Goal =
Begin at the line containing "-1.0, 0.03, 0.065).offset(CLAMP_HALF_THICK)" and stop at the line containing "shown = obj.evaluated_get(depsgraph)"; copy those lines exactly, ends included, and nothing else.

Source material =
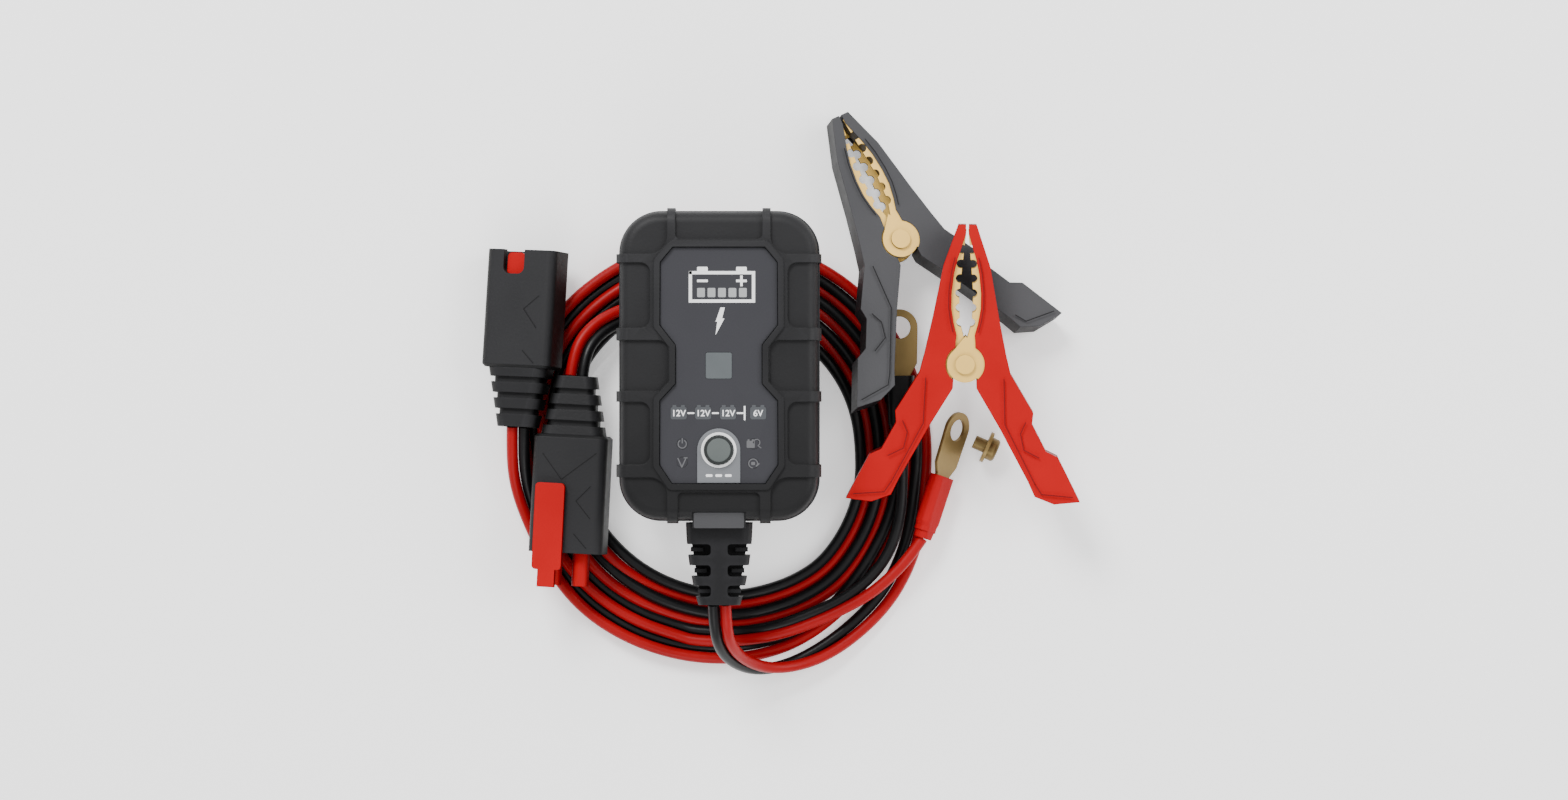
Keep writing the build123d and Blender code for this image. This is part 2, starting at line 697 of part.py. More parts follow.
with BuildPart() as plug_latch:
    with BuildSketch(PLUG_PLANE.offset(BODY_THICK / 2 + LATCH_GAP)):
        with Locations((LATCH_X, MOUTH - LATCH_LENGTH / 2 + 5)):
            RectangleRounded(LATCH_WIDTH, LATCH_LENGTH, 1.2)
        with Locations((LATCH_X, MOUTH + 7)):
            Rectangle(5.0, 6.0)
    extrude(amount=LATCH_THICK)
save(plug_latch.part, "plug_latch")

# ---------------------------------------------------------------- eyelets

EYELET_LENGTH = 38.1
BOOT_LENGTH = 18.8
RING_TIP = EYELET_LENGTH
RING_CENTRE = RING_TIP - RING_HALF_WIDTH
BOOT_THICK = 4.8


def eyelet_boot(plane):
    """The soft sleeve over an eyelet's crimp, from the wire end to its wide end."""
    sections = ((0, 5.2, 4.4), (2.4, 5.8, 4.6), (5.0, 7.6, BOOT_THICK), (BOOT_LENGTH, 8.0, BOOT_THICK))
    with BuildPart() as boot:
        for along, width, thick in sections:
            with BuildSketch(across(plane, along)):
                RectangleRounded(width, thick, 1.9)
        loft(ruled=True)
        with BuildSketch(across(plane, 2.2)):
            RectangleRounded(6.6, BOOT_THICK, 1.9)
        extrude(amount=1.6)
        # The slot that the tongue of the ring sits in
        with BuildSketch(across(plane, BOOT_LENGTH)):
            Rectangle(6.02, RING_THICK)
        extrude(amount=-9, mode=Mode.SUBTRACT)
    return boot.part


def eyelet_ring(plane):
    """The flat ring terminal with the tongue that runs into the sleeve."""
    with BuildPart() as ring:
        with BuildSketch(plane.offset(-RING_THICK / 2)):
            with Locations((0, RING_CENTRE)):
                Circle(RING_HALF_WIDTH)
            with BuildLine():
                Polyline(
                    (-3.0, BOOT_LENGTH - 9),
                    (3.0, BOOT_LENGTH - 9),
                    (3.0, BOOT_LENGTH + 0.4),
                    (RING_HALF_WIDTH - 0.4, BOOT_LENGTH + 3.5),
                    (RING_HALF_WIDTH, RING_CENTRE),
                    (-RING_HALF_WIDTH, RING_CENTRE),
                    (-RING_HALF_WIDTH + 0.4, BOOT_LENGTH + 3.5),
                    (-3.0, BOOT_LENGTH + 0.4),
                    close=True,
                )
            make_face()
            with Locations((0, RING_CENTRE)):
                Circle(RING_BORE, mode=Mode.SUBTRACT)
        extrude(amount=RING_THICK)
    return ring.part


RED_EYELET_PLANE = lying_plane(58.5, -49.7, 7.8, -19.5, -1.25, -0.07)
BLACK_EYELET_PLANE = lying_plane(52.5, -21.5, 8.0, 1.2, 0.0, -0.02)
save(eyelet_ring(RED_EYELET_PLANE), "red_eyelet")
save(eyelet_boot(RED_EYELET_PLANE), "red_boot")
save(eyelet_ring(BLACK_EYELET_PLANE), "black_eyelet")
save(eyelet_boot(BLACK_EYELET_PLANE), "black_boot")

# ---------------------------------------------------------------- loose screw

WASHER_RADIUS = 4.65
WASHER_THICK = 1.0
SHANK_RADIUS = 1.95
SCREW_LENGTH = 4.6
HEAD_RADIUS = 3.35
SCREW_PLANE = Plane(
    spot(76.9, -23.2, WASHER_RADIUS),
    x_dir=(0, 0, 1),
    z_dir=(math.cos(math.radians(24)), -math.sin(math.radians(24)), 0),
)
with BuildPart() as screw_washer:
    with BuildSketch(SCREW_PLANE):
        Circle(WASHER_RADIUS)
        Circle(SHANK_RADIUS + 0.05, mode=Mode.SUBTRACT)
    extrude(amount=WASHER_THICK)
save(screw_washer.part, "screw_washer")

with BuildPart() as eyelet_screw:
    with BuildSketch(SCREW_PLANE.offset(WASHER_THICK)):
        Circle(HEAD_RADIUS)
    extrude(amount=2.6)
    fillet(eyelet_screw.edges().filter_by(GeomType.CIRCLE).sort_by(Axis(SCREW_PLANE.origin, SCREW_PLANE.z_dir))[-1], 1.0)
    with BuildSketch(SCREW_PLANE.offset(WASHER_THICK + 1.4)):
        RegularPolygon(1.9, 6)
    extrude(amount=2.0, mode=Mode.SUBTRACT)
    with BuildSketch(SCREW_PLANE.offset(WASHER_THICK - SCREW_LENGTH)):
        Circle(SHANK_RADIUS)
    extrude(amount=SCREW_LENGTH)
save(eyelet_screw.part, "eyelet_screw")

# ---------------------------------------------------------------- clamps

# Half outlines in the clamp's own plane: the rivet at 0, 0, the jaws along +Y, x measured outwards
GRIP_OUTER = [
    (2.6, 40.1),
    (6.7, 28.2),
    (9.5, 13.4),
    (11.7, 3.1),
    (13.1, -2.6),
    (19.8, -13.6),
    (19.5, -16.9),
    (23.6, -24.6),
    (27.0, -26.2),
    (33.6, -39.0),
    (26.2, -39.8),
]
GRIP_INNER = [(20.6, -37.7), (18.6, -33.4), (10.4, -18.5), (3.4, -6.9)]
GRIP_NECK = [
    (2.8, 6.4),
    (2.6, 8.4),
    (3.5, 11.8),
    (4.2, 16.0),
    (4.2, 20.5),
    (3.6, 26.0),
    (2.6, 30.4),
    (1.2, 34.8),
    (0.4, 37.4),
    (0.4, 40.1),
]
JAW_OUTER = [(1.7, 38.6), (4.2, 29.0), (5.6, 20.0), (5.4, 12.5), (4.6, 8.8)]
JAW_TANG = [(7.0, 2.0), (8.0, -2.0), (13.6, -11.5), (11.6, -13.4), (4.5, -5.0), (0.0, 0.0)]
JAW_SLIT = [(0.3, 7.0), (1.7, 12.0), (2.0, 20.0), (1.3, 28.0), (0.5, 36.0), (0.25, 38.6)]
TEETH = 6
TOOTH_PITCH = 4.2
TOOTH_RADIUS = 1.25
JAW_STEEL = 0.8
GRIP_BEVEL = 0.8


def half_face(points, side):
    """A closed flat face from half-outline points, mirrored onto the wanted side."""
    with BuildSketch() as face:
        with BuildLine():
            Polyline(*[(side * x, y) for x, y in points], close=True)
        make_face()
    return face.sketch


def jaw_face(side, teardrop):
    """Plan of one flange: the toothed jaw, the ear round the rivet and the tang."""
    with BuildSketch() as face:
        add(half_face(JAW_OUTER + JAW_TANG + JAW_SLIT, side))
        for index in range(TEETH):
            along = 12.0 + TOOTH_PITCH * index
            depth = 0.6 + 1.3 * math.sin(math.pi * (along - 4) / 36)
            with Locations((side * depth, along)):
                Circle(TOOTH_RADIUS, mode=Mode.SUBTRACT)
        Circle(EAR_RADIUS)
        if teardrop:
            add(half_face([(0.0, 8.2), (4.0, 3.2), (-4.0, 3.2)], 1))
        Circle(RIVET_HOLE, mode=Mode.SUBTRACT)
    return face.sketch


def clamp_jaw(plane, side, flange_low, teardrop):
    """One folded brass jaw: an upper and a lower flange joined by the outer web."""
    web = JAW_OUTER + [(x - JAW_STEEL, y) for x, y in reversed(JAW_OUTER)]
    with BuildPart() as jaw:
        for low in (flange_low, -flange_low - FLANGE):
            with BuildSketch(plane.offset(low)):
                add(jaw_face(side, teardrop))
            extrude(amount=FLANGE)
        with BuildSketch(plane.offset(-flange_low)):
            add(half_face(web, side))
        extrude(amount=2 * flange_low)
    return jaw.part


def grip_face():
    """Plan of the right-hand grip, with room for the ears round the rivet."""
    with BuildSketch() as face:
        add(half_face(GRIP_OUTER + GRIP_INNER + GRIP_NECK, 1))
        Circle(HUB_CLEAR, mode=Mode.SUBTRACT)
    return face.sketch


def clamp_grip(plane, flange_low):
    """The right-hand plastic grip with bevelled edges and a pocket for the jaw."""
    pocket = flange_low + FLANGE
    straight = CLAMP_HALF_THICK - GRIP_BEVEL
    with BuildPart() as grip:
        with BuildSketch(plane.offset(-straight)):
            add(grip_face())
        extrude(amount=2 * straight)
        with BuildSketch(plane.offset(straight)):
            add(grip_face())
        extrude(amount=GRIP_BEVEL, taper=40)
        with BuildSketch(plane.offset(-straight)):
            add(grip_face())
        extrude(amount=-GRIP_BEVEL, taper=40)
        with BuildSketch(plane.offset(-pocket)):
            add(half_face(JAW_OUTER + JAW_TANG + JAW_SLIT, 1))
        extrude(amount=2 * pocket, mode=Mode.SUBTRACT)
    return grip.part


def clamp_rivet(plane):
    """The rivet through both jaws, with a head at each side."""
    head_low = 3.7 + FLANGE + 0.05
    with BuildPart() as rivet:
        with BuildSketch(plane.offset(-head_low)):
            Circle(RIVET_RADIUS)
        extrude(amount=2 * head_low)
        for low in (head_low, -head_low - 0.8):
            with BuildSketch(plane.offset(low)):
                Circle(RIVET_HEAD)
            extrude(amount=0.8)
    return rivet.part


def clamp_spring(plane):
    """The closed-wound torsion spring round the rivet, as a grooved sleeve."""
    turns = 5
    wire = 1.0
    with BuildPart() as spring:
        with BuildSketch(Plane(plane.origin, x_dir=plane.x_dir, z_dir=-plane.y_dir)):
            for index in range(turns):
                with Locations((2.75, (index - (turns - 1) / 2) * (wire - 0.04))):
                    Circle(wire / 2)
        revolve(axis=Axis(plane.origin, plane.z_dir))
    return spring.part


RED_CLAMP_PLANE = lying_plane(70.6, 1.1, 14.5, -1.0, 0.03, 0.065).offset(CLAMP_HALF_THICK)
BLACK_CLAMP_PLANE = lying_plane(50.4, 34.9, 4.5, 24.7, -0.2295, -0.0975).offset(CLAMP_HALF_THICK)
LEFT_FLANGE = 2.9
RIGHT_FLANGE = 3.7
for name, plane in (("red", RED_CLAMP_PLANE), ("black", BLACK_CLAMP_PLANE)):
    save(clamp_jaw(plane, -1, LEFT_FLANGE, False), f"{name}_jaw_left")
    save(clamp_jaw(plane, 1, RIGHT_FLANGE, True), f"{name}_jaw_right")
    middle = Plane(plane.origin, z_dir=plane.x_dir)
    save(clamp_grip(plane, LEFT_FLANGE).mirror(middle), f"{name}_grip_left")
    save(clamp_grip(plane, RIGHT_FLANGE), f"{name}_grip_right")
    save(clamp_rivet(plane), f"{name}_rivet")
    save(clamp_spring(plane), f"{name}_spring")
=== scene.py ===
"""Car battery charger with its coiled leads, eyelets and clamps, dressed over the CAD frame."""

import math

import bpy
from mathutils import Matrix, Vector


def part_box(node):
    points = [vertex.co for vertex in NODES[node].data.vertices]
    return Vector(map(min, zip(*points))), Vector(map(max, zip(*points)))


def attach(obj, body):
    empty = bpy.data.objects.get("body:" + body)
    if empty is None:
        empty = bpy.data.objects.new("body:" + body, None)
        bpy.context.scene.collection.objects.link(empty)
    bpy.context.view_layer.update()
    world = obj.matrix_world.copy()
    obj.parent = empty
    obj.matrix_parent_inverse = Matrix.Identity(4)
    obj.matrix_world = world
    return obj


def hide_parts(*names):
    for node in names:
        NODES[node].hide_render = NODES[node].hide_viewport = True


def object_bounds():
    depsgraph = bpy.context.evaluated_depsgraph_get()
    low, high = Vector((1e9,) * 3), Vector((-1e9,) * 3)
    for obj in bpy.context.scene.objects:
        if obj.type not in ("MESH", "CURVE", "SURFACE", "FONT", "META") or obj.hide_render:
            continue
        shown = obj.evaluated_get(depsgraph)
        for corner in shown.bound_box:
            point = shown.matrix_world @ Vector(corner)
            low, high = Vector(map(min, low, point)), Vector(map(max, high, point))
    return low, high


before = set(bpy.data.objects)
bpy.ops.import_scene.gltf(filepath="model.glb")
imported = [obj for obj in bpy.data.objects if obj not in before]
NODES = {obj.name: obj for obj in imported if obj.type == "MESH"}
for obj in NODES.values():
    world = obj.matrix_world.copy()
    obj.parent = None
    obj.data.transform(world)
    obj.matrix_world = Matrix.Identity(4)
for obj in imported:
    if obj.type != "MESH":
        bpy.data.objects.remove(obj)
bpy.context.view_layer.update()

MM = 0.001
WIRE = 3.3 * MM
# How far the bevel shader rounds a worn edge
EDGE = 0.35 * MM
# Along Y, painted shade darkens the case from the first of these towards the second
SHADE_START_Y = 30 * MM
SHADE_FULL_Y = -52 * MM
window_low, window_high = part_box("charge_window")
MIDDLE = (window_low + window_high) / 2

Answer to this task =
RED_CLAMP_PLANE = lying_plane(70.6, 1.1, 14.5, -1.0, 0.03, 0.065).offset(CLAMP_HALF_THICK)
BLACK_CLAMP_PLANE = lying_plane(50.4, 34.9, 4.5, 24.7, -0.2295, -0.0975).offset(CLAMP_HALF_THICK)
LEFT_FLANGE = 2.9
RIGHT_FLANGE = 3.7
for name, plane in (("red", RED_CLAMP_PLANE), ("black", BLACK_CLAMP_PLANE)):
    save(clamp_jaw(plane, -1, LEFT_FLANGE, False), f"{name}_jaw_left")
    save(clamp_jaw(plane, 1, RIGHT_FLANGE, True), f"{name}_jaw_right")
    middle = Plane(plane.origin, z_dir=plane.x_dir)
    save(clamp_grip(plane, LEFT_FLANGE).mirror(middle), f"{name}_grip_left")
    save(clamp_grip(plane, RIGHT_FLANGE), f"{name}_grip_right")
    save(clamp_rivet(plane), f"{name}_rivet")
    save(clamp_spring(plane), f"{name}_spring")
=== scene.py ===
"""Car battery charger with its coiled leads, eyelets and clamps, dressed over the CAD frame."""

import math

import bpy
from mathutils import Matrix, Vector


def part_box(node):
    points = [vertex.co for vertex in NODES[node].data.vertices]
    return Vector(map(min, zip(*points))), Vector(map(max, zip(*points)))


def attach(obj, body):
    empty = bpy.data.objects.get("body:" + body)
    if empty is None:
        empty = bpy.data.objects.new("body:" + body, None)
        bpy.context.scene.collection.objects.link(empty)
    bpy.context.view_layer.update()
    world = obj.matrix_world.copy()
    obj.parent = empty
    obj.matrix_parent_inverse = Matrix.Identity(4)
    obj.matrix_world = world
    return obj


def hide_parts(*names):
    for node in names:
        NODES[node].hide_render = NODES[node].hide_viewport = True


def object_bounds():
    depsgraph = bpy.context.evaluated_depsgraph_get()
    low, high = Vector((1e9,) * 3), Vector((-1e9,) * 3)
    for obj in bpy.context.scene.objects:
        if obj.type not in ("MESH", "CURVE", "SURFACE", "FONT", "META") or obj.hide_render:
            continue
        shown = obj.evaluated_get(depsgraph)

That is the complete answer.